Race and racism are also prominent in the chapters involving George’s children and grandchildren. Naughty Bird’s failed relationship with Le Roy is the most explicit example of colorism in the novel, and it speaks to the pressure black women face to conform to Western beauty standards. Conversely, Clarissa is able to achieve these standards with little effort, and the scene between Clarissa and Artis illustrates the complex moral questions raised by “passing” as white. On the one hand, passing is a privilege that not all black people enjoy, and it can come at the expense of racial solidarity, as Clarissa’s silence in the face of the store’s actions demonstrates. On the other hand, Clarissa’s reasons for passing in the first place are sympathetic, and stem from the alienation she feels within the black community: “[S]he was tired of the stares of the other blacks when she rode the freight elevator before” (296). The scene speaks to some of the complexities of what it means to be black in 20th-century America. The sisters find themselves on two sides of the same coin; Clarissa feels that her peers think she’s not black enough, while Naughty Bird strives to become “whiter” to win back Le Roy. Colorism isolates both women.

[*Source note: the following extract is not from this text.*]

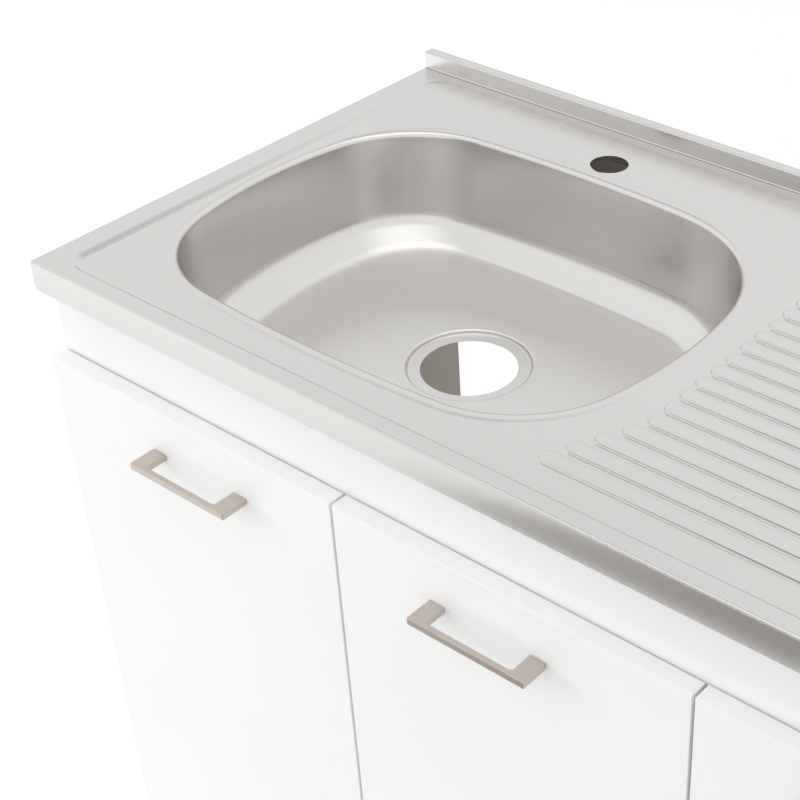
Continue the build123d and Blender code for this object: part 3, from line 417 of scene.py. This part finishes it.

The diverging paths taken by Jasper and Artis do the same. Broadly speaking, Jasper attempts to assimilate into American culture at large, even choosing to live in a white neighborhood: “He had been one of the first blacks in Birmingham to move into white Enon Ridge, later known as Dynamite Hill. After the Klan had blown up Jasper’s and several of his neighbors’ red brick homes, some had left, but he had stayed” (319). As this passage illustrates, assimilating means tolerating a certain amount of racism in a way that Jasper’s grandson comes to see as incompatible with racial pride: “[H]e was embarrassed by the way [Jasper] bowed and scraped to white people” (320). By contrast, Artis fully embraces Slagtown and a form of black identity that resists assimilation. This is mirrored in what he says of his many romances, “I never hankered after no white woman! High yellow was as high as I cared to go” (372).